In the Middle East vast deposits of Oil Shale occurs in Jordan, Syria, Lebanon and Israel. They are of Upper Cretaceous (mostly Maastrichtian) age, fairly rich and relatively widespread and thick.
In the Middle East vast deposits of Oil Shale occurs in Jordan, Syria, Lebanon and Israel. They are of Upper Cretaceous (mostly Maastrichtian) age, fairly rich and relatively widespread and thick.
World distribution of Oil Shale
So finally I get to my point. What if Zion has hit a formation deep in the Triassic with low permeability but with large amounts of oil in place but it is not conventional? What would be the the percentage recoverable and with what technology? What if this testing is just that, getting a good feel for how to get the oil out. Givot did it, so there is history already in place. Genie, while shallower, also hit massive amounts of oil but claimed it was not economical to get to out just as North Dakota was in 1950. Technology is changing so fast that this remains a serious possibility.
MJ#1 sure was not a blowout like a spindle top, but something is amiss somewhere.
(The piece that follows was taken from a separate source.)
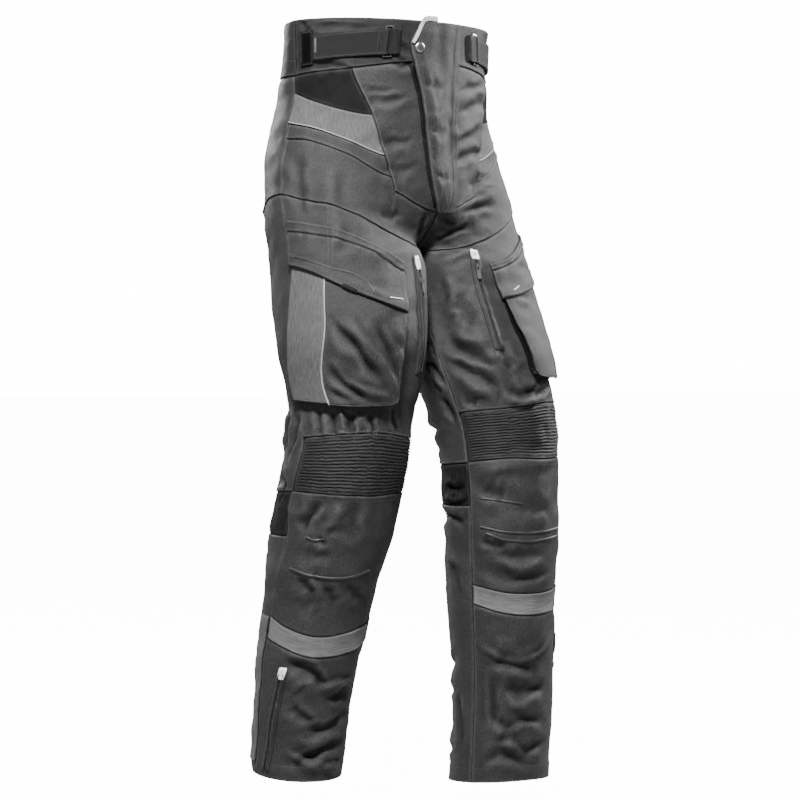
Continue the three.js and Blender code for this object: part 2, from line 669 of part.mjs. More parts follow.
function addSlider(side, spot) {
  const place = ventZips[side].top + slider.below;
  const { point, out } = spot(place, 0);
  const down = spot(place + 6, 0).point.sub(spot(place - 6, 0).point);
  down.addScaledVector(out, -down.dot(out)).normalize();
  const across = new THREE.Vector3().crossVectors(out, down);
  const origin = point.clone().addScaledVector(out, ventZip.gap + ventZip.thick + layerGap);
  const frame = new THREE.Matrix4().makeBasis(down, out, new THREE.Vector3().crossVectors(down, out));
  frame.setPosition(origin);
  const outline = new THREE.Shape();
  const { archRadius, foot, axisHeight, length } = slider;
  outline.moveTo(-length / 2, 0);
  outline.lineTo(length / 2, 0);
  outline.lineTo(length / 2, foot);
  outline.lineTo(archRadius, foot);
  outline.lineTo(archRadius, axisHeight);
  outline.absarc(0, axisHeight, archRadius, 0, Math.PI, false);
  outline.lineTo(-archRadius, foot);
  outline.lineTo(-length / 2, foot);
  outline.closePath();
  const hole = new THREE.Path();
  hole.absarc(0, axisHeight, slider.holeRadius, 0, 2 * Math.PI, true);
  outline.holes.push(hole);
  const shape = new THREE.ExtrudeGeometry(outline, { depth: slider.width, bevelEnabled: false, curveSegments: 8 });
  shape.translate(0, 0, -slider.width / 2);
  shape.applyMatrix4(frame);
  const body = new THREE.Mesh(shape);
  body.name = `vent_slider_${side}`;
  trousers.add(body);
  const plate = new THREE.Shape();
  const half = pull.width / 2;
  plate.moveTo(-pull.bar, -half);
  plate.lineTo(pull.length - 1.5, -half);
  plate.lineTo(pull.length, -half + 1.5);
  plate.lineTo(pull.length, half - 1.5);
  plate.lineTo(pull.length - 1.5, half);
  plate.lineTo(-pull.bar, half);
  plate.closePath();
  const slot = new THREE.Path();
  const slotHalf = pull.windowWidth / 2;
  slot.moveTo(pull.bar, -slotHalf);
  slot.lineTo(pull.bar, slotHalf);
  slot.lineTo(pull.windowEnd, slotHalf);
  slot.lineTo(pull.windowEnd, -slotHalf);
  slot.closePath();
  plate.holes.push(slot);
  const tab = new THREE.ExtrudeGeometry(plate, { depth: pull.thick, bevelEnabled: false });
  tab.translate(0, 0, -pull.thick / 2);
  const pivot = origin.clone().addScaledVector(out, axisHeight);
  const tabFrame = new THREE.Matrix4().makeBasis(down, across, new THREE.Vector3().crossVectors(down, across));
  tabFrame.setPosition(pivot);
  tab.applyMatrix4(tabFrame);
  const handle = new THREE.Mesh(tab);
  handle.name = `vent_pull_${side}`;
  trousers.add(handle);
}

// Waist adjuster: a strap that folds back round one bar of a ring, and a sewn tab round the other
const ring = { near: 2.8, far: 3.28, bar: 0.08, low: 2.1, high: 4.1 };

function addAdjuster(side) {
  const top = R["strap top"];
  const foot = R["strap foot"];
  const edges = [top + 0.05, foot - 0.05];
  const thick = 1.2;
  const loop = (bend, sign, start, columns, flat, finish) => {
    const turnIn = bend + sign * 0.02;
    const turnOut = bend - sign * 0.035;
    const outer = [[start, 0.5], ...columns.map((c) => [c, 0.5]), [bend + sign * 0.06, 0.5], [turnOut + sign * 0.01, 1.5],
      [turnOut, 3.1], [turnOut + sign * 0.01, 4.9], [bend + sign * 0.06, 5.7]];
    const inner = [[start, 0.5 + thick], ...columns.map((c) => [c, 0.5 + thick]), [bend + sign * 0.07, 0.5 + thick],
      [turnIn, 2.1], [turnIn, 3.1], [turnIn, 4.1], [bend + sign * 0.07, 4.5]];
    for (const c of [...columns].reverse()) {
      if (sign * (finish - c) > 0) {
        outer.push([c, flat + thick]);
        inner.push([c, flat]);
      }
    }
    outer.push([finish, flat + thick]);
    inner.push([finish, flat]);
    return [outer, inner];
  };
  const strap = loop(ring.far - ring.bar - 0.03, 1, 11.2, range(11, 4), 2.2, 10.1);
  addRibbon(`waist_strap_${side}`, side, edges, ...strap);
  const tab = loop(ring.near + ring.bar + 0.03, -1, 2.3, [], 2.6, 2.36);
  addRibbon(`ring_tab_${side}`, side, edges, ...tab);
  const corners = (row0, row1, col0, col1) => [[row0, col0], [row1, col0], [row1, col1], [row0, col1]];
  const outside = corners(top - 0.14, foot + 0.14, ring.near, ring.far);
  const inside = corners(top - 0.05, foot + 0.05, ring.near + ring.bar, ring.far - ring.bar);
  const points = [];
  for (const [row, col] of [...outside, ...inside]) {
    const spot = facet(side, "front", row, col);
    points.push(raised(spot, ring.high), raised(spot, ring.low));
  }
  const faces = [];
  for (let k = 0; k < 4; k += 1) {
    const n = (k + 1) % 4;
    const [a, b, c, d] = [2 * k, 2 * n, 8 + 2 * n, 8 + 2 * k];
    faces.push(...quad(a, b, c, d), ...quad(d + 1, c + 1, b + 1, a + 1));
    faces.push(...quad(a + 1, b + 1, b, a), ...quad(d, c, c + 1, d + 1));
  }
  addBody(`waist_ring_${side}`, points, faces);
}

// Light strip down the calf behind the side seam
function addCalfStrip(side) {
  const rowList = [...range(R["band top"], R.hem - 1), R.hem - 0.35];
  const upper = { rowList, columnList: [0.05, 1, 1.25], height: () => layerGap + 1.2 };
  const lower = { rowList, columnList: [0.05, 1, 1.25], height: () => layerGap };
  addLayer(`calf_strip_${side}`, side, "back", upper, lower);
}

for (const side of ["right", "left"]) {
  addPocket(side);
  const spot = addZip("vent_zip", side, ventZips[side]);
  addSlider(side, spot);
  addZip("hem_zip", side, hemZip);
  addAdjuster(side);
  addCalfStrip(side);
}

// Fly cover over the middle of the front, from its free edge on the right to its sewn edge on the left
const flyEdges = [
  { down: 1, right: 0.052, left: 0.085 },
  { down: 28, right: 0.09, left: 0.08 },
  { down: 56, right: 0.082, left: 0.075 },
  { down: 90, right: 0.066, left: 0.069 },
  { down: 130, right: 0.055, left: 0.062 },
  { down: 175, right: 0.045, left: 0.056 },
  { down: 218, right: 0.034, left: 0.055 },
  { down: 250, right: 0.02, left: 0.054 },
  { down: 268, right: 0.006, left: 0.046 },
];
const fly = { gap: 1.1, thick: 2.4, puff: 2 };

function flySpot(down, share) {
  const right = column(flyEdges, "right", down);
  const left = column(flyEdges, "left", down);
  const turn = share * (right + left) - right;
  return place(turn < 0 ? "right" : "left", Math.abs(turn), down);
}

const flyShares = [0, 0.08, 0.25, 0.42, 0.58, 0.75, 0.92, 1];
const flyPuff = [0, 0.6, 1, 1, 0.8, 0.5, 0.2, 0];
const flyNet = (base) => flyEdges.map(({ down }) => flyShares.map(
  (share, j) => raised(flySpot(down, share), base + fly.puff * flyPuff[j])));
addSheet("fly_cover", flyNet(fly.gap + fly.thick), flyNet(fly.gap));

// Snap button of the waistband, and the light tape round the corner of the fly cover
const snap = { down: 36, share: 0.14, radius: 7, height: 3 };
const snapSpot = flySpot(snap.down, snap.share);
const snapShape = new THREE.LatheGeometry([
  [0, 0], [snap.radius, 0], [snap.radius, 1.2], [0.75 * snap.radius, 2.4], [0.35 * snap.radius, 2.9], [0, snap.height],
].map(([x, y]) => new THREE.Vector2(x, y)), 20);
snapShape.applyQuaternion(new THREE.Quaternion().setFromUnitVectors(new THREE.Vector3(0, 1, 0), snapSpot.out));
snapShape.translate(...raised(snapSpot, fly.gap + fly.thick + fly.puff + 0.5).toArray());
const snapMesh = new THREE.Mesh(snapShape);
snapMesh.name = "fly_snap";
trousers.add(snapMesh);

const tapePath = [[0.093, 30], [0.082, 20], [0.055, -6], [0.035, -6]];
const tapeInner = [[0.084, 33], [0.072, 23], [0.052, 2], [0.035, 2]];
const tapeNet = (height) => [tapePath, tapeInner].map((path) => path.map(
  ([turn, down]) => raised(place("right", turn, down), height)));
addSheet("fly_tape", tapeNet(6.2), tapeNet(5));

export default trousers;
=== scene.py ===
import math
import bpy
import mathutils
import numpy as np
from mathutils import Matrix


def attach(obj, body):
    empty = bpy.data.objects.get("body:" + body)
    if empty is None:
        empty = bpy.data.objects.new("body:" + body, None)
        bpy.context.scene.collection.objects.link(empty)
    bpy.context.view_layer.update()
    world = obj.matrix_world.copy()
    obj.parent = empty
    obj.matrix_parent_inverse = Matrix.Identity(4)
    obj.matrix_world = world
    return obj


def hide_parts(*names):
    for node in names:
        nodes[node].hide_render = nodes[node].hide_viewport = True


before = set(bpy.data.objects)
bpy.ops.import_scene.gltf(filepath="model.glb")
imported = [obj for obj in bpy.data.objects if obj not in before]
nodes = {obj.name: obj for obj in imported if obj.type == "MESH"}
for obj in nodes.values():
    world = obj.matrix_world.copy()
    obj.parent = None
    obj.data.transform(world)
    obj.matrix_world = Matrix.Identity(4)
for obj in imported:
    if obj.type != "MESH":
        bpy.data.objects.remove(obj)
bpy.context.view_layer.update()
print("frame loaded:", len(nodes), "nodes")

# Lengths are in millimetres while shapes are worked out, and go into the meshes in metres.
# Two numbers name a place on the cloth, as in the part's source: "turn" runs round one half of the body
# or one leg, from 0 at the centre front and the inseam, over 0.5 at the side seam, to 1 at the centre back
# and the inseam again, and "down" is the distance below the waist edge along the side seam.
crotchDown = 342
hemDown = 1045
legTopDown = 200
frontColumns = {"centre": 5, "strip": 10, "side": 12}
backColumns = 10


def table(names, rows):
    return dict(zip(names.split(), np.array(rows, float).T))


torso = table("down side front back shift", [
    (0, 160, 108, 100, 1),
    (60, 158, 110, 112, 3),
    (120, 160, 115, 134, 4),
    (190, 174, 117, 146, 4),
    (260, 187, 116, 136, -2),
    (342, 196, 100, 118, -9),
])
fork = table("down middle outside rise", [
    (0, 0, 0, 0),
    (110, 0, 0, 0),
    (210, 0, 0.32, 0),
    (250, 0.06, 0.54, 0),
    (290, 0.26, 0.78, 2),
    (320, 0.58, 0.93, 8),
    (342, 1, 1, 14),
    (430, 1, 1, 16),
    (600, 1, 1, 4),
    (1045, 1, 1, 0),
])
legs = {}
legs["hips"] = table("down out fore width front back tilt drop", [
    (200, 98, -9, 99, 104, 112, 0, 200),
    (342, 99, -23, 97, 108, 104, 6, 339),
    (430, 102, -44, 96, 100, 98, 9, 422),
])
legs["right"] = table("down out fore width front back tilt drop", [
    (342, 99, -23, 97, 108, 104, 6, 339),
    (430, 102, -38, 96, 110, 99, 8, 433),
    (520, 102, -49, 87, 89, 89, 8, 529),
    (600, 113, -47, 84, 86, 87, 6, 613),
    (680, 122, -33, 82, 86, 84, 0, 694),
    (760, 130, -15, 75, 78, 76, -5, 773),
    (830, 134, -3, 70, 71, 71, -7, 840),
    (900, 137, 6, 67, 66, 68, -7, 900),
    (980, 139, 16, 64, 63, 65, -6, 969),
    (1045, 142, 22, 61, 60, 61, -6, 1030),
])
legs["left"] = table("down out fore width front back tilt drop", [
    (342, 99, -23, 97, 108, 104, 6, 339),
    (430, 99, -52, 94, 96, 100, 10, 412),
    (520, 102, -84, 90, 96, 96, 12, 500),
    (600, 111, -102, 82, 85, 85, 10, 575),
    (680, 117, -106, 80, 80, 82, 4, 653),
    (760, 123, -101, 78, 80, 80, -2, 734),
    (830, 127, -96, 74, 76, 77, -4, 802),
    (900, 134, -90, 71, 72, 73, -3, 881),
    (980, 140, -82, 70, 70, 72, 1, 976),
    (1045, 141, -76, 69, 69, 70, 4, 1055),
])
seamTurns = table("down inseam right left", [
    (0, 0, 0, 0),
    (240, 4, -4, -2),
    (300, 8, -8, -4),
    (430, 10, 0, 0),
    (500, 12, 8, 2),
    (565, 15, -7, -2),
    (640, 16, 0, 0),
    (700, 16, -4, -1),
    (800, 16, 6, 2),
    (1045, 14, 10, 4),
])
waistSink = table("down round front back", [
    (0, 14, 0, 4),
    (60, 11, 4, 4),
    (160, 5, 4, 2),
    (342, 0, 0, 0),
])
frontLines = table("down right left strip", [
    (0, 0.25, 0.25, 0.4),
    (66, 0.27, 0.27, 0.4),
    (128, 0.214, 0.214, 0.4),
    (187, 0.17, 0.17, 0.39),
    (240, 0.145, 0.145, 0.388),
    (300, 0.187, 0.15, 0.397),
    (352, 0.217, 0.186, 0.412),
    (440, 0.22, 0.208, 0.4),
    (535, 0.22, 0.222, 0.386),
    (600, 0.2, 0.2, 0.39),
    (880, 0.2, 0.2, 0.387),
    (1045, 0.2, 0.2, 0.428),
])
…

How can they be testing this long if it does not naturally flow? What are they doing to entice it to flow? What is it that they know and are not telling anyone yet? I would think with Zion's previous record and their great relationship with the Israeli petroleum commission, they might be doing just that. I mean they could not announce it at this point as the Environmentalists will go crazy as this is not the Golan, the political situation is far different.
In 2015, an independent study by the international consulting company Beicip-Franlab concluded that up to 6.6 billion barrels of oil (in-place best estimate) remain to be found in Israel’s Levant Basin. Zion’s Megiddo-Jezreel License area is entirely within the Levant Basin and is well positioned to encounter the key geologic ingredients of an active petroleum system.